At the simplest level, such statements express the point that the answer to a modeling problem is not like the answer to a typical textbook or classroom math problem. When we think of the idea of an “answer” to a math problem, due to many years of repetitive training, what we most often visualize is a number. “The” answer is 586, or 7, or 2+3i, or \sqrt{17}, or something like that. Perhaps, if we’re a bit more deeply immersed in algebra, or trigonometry, or calculus, our default vision of “answer” might be more like x^3 or \sin(3 \theta) or \frac{1}{x} or some such expression. Note that this default vision of an “answer” is some form of mathematical object and tied to that, perhaps so intimately that we don’t see it, is the idea that this answer is easily checked. It’s the result of “doing the math correctly,” and hence, of course, we should only get one such answer. But, when we talk about the answer to a modeling problem, these are not the types of objects we’re talking about. In one very important sense, the answer to a modeling problem is a model. And, here is the first place where this idea of “no unique answer” comes into play. Because models of a given real-world situation can be constructed using wildly different mathematical tools and are based on assumptions made by the modeler, it is often the case, likely even, that two modelers approaching the same problem produce different models, i.e., different “answers” to the same modeling problem. This is the point that the first of the two statements from the APME volume above is really making.

But, there is another level to this idea of “no unique answer” that’s worth exploring. The second statement from the APME volume mentioned above points to this next level. Let’s examine the statement again:

Mathematical modeling authentically connects to the real world, starting with ill-defined, often messy real-world problems, with no unique correct answer.

Here, note that “answer” is not referring to the answer to some modeling problem in the sense discussed above, but is referring to the “answer” to a real-world problem that the modeler is trying to address. Here, the notion of “no unique answer” points to the messiness and inherent uncertainty of the real-world. Because we can never hope to capture all of that messiness or tame all of that uncertainty, our models always remain provisional, approximate, and open to improvement. That is, we obtain “an answer” to our problem, and we evaluate whether or not it is good enough for our purposes, but we never get “the answer.”

Another way to see this is to always keep in mind that mathematical modeling is ultimately, a process. Hopefully, it’s a process that draws us closer and closer to the truth, but like an asymptote, never quite gets there. You can see this point of view and get a sense of the notion that there isn’t one right “answer” or model, but rather a never-ending array of possible “answers” or models, in the CCSS for mathematics:

In situations like these, the models devised depend on a number of factors: How precise an answer do we want or need? What aspects of the situation do we most need to understand, control, or optimize? What resources of time and tools do we have? The range of models that we can create and analyze is also constrained by the limitations of our mathematical, statistical, and technical skills, and our ability to recognize significant variables and relationships among them. 
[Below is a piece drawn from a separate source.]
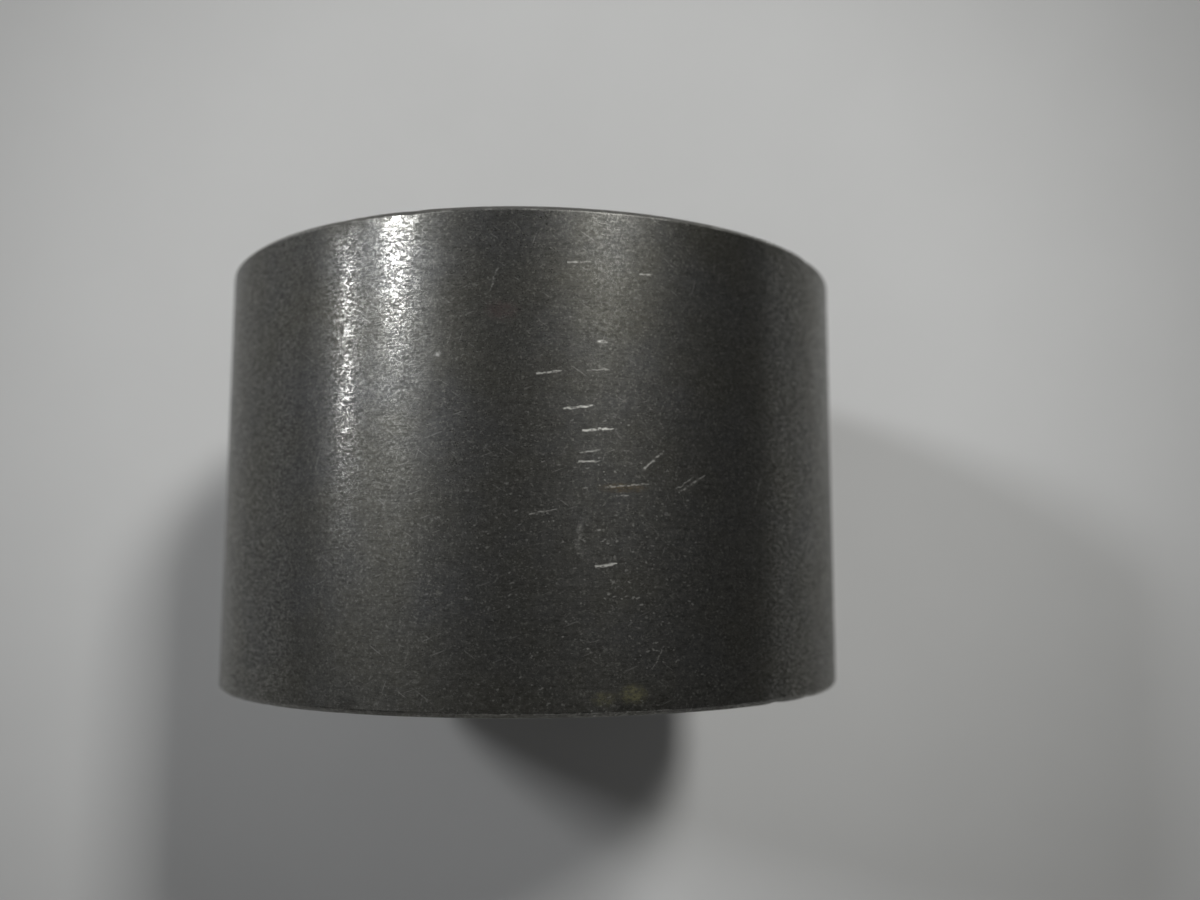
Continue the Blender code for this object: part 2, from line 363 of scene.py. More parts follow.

There is a wonderful one-paragraph story by Jorge Luis Borges that is related to this second point. It’s called “On Exactitude in Science” and in this story, Borges explores the idea of modeling and uses absurdity to remind us that useful models are always incomplete. His story is short enough to reproduce here:

In that Empire, the Art of Cartography attained such Perfection that the map of a single Province occupied the entirety of a City, and the map of the Empire, the entirety of a Province. In time, those Unconscionable Maps no longer satisfied, and the Cartographers Guilds struck a Map of the Empire whose size was that of the Empire, and which coincided point for point with it. The following Generations, who were not so fond of the Study of Cartography as their Forebears had been, saw that that vast map was Useless, and not without some Pitilessness was it, that they delivered it up to the Inclemencies of Sun and Winters. In the Deserts of the West, still today, there are Tattered Ruins of that Map, inhabited by Animals and Beggars; in all the Land there is no other Relic of the Disciplines of Geography.

The point, of course, that Borges is making is that a big part of science, a big part of understanding the real-world, is about making models and that the only perfectly complete model of reality is reality itself, but that such a model is also completely useless! This is true whether we’re talking about physical models like maps or more abstract mathematical models. The magic is that maps and models, approximate, imperfect, and ignoring vast parts of reality are incredibly useful and are our best tools for understanding, predicting, and controlling that reality.